The fabulously coiffed brothers — Nick (15), Joe (18) and Kevin (20) — grew up in the Jersey suburbs and were home-schooled by their mother and father, an Evangelical Christian minister and former church musician. Though he’s the youngest, Nick is the group’s leader and spokesman, as well as the breakout star: He started performing on Broadway at age 7, appearing in “Beauty and the Beast” and “Les Miserables,” among other musicals.
Nick first caught the ear of Columbia Records with a recording of “Joy to World (A Christmas Prayer),” and a solo album of Christian pop songs followed. Mindful of the “MMMBop”/Hanson model, however, Columbia thought it would get more mileage from a brother act — Kevin and Joe had contributed to Nick’s solo disc — and a bevy of pro songwriters including Adam Schlesinger (Fountains of Wayne), Desmond Child (Aerosmith, Bon Jovi) and Billy Mann (Destiny’s Child, Jessica Simpson) was brought in to help craft the Jonas Brothers’ 2006 debut, “It’s About Time.”
The time wasn’t quite right, however, and Columbia dropped the group in early 2007. Enter Disney-owned Hollywood Records, which had heard the potential via Radio Disney’s support of the act, and the Mouse soon launched an unequaled assault on tween consciousness, placing the brothers in commercials (they sang the jingle for Baby Bottle Pops), beauty pageants (they performed two songs at Miss Teen USA), TV movies (”Camp Rock”) and TV series — most notably an episode of “Hannah Montana.”
Ah, dear Hannah. “Nick and I loved each other,” Cyrus recently told Seventeen magazine. “For two years he was basically my 24/7.” But they split, she was inspired to write several bitter break-up songs on her new album, “Breakout,” and Nick reportedly has moved on to date fellow Disney commodity Selena Gomez. Mind you, all of this 15-year-old action is on the most chaste of levels: The God-fearing brothers are famous for sporting “purity rings,” symbols that they will remain unsullied until marriage.
“To us, the rings are a constant reminder to live a life of values,” Nick reluctantly told Rolling Stone when pressed on the issue. “It’s about being a gentleman, treating people with respect and being the best guys we can be.”
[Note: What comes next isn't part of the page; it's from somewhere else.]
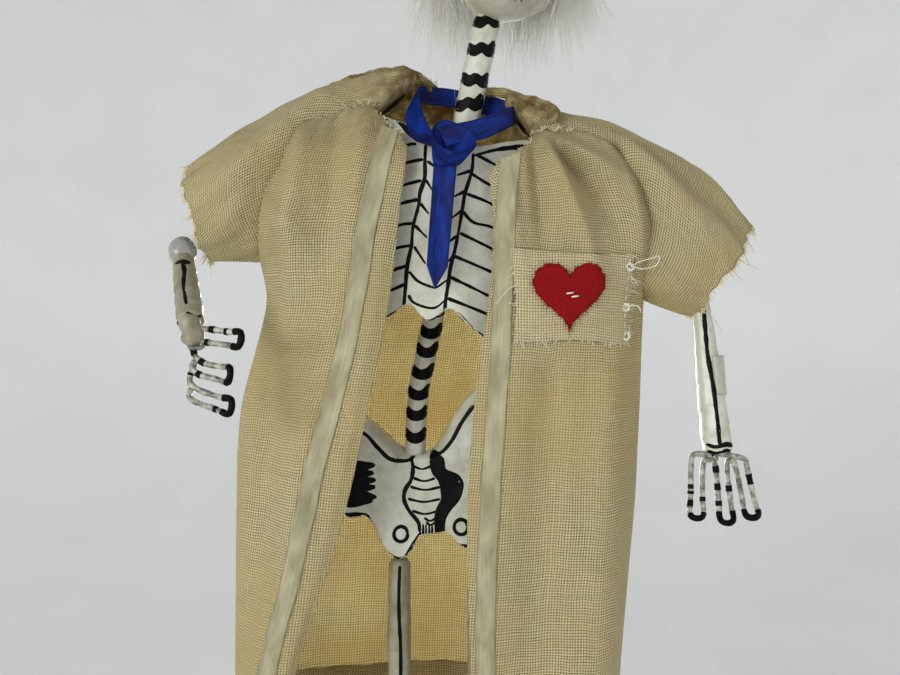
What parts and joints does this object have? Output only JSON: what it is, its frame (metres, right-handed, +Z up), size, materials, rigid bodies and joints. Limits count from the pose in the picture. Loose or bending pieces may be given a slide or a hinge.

The Jonases’ dad, Kevin Sr., added, “On a personal level, faith is extremely important. But I kind of cringe every time I read references to them being a Christian band, for the simple reason that they don’t sing Christian music. Probably because of my background, the boys get lumped into the Christian-music genre. But it isn’t their genre.”
So what exactly is their genre? Here’s the rub: The Jonas Brothers are clearly selling pre- and just-post-pubescent sex via glossy, glitzy, mildly tuneful and gently rocking power-pop — the oldest game in the history of popular music — but they’re treading a fine line by trying to do it in the most asexual, non-threatening way possible so as not to alienate a single wary parent or trepidatious 10-year-old.
Witness the carefully crafted double entendre of “BB Good,” the opening track of “A Little Bit Longer,” and a prime example of Jonas music. Over a recycled Pat Bentar/Journey guitar riff, the boys sing about a seemingly innocent date — “I’ll pick you up at 7 / We can drive around and see a movie” — with a subtext laid bare in the choruses — “You gotta be be good to me / I’m gonna be be good to you / We’ll be happy as can be / Just gotta be be good to me” — and a tension that explodes in rather creepy fashion during the spoken-word climax: “Listen girl, you gotta be good / I don’t wanna hurt you … I wanna kiss you!”
That could just as well be dialogue from a date rape as the prelude to an innocent teen make-out session. “Please Please Me” it ain’t, lyrically or musically, and the troubling clash between the carefully crafted image and the ultimate message in the Jonas Brothers’ music was best nailed by Joanne Brokaw, the “Gospel Soundcheck” columnist for the religious Web site Beliefnet.
“I hate that their heartthrob, teen-idol status sends mixed messages about their stance on purity,” Brokaw wrote. “I love that the guys wear purity rings and I believe they believe in what the rings stand for. But when you see them posing seductively on the cover of Rolling Stone (really, who thought that was cute?) and talking about their first kiss in Tiger Beat (or Bop or PopStar or whatever teen magazine you pick up), without an explanation of what purity really means, there’s the danger that what they share with their peers is simply a message that says, ‘Wear a purity ring but still be consumed with lusting after hot guys.’ ”
Given that the life span of most teen idols is measured in months, not years, and those purity rings basically serve as an open invitation for the paparazzi to produce an image showing the JoBros being anything but, the group’s current peak is, like Hannah/Miley’s, probably also the beginning of the end. Meanwhile, though, as has been true throughout pop history, sex sells, no matter how hard you try to disguise it.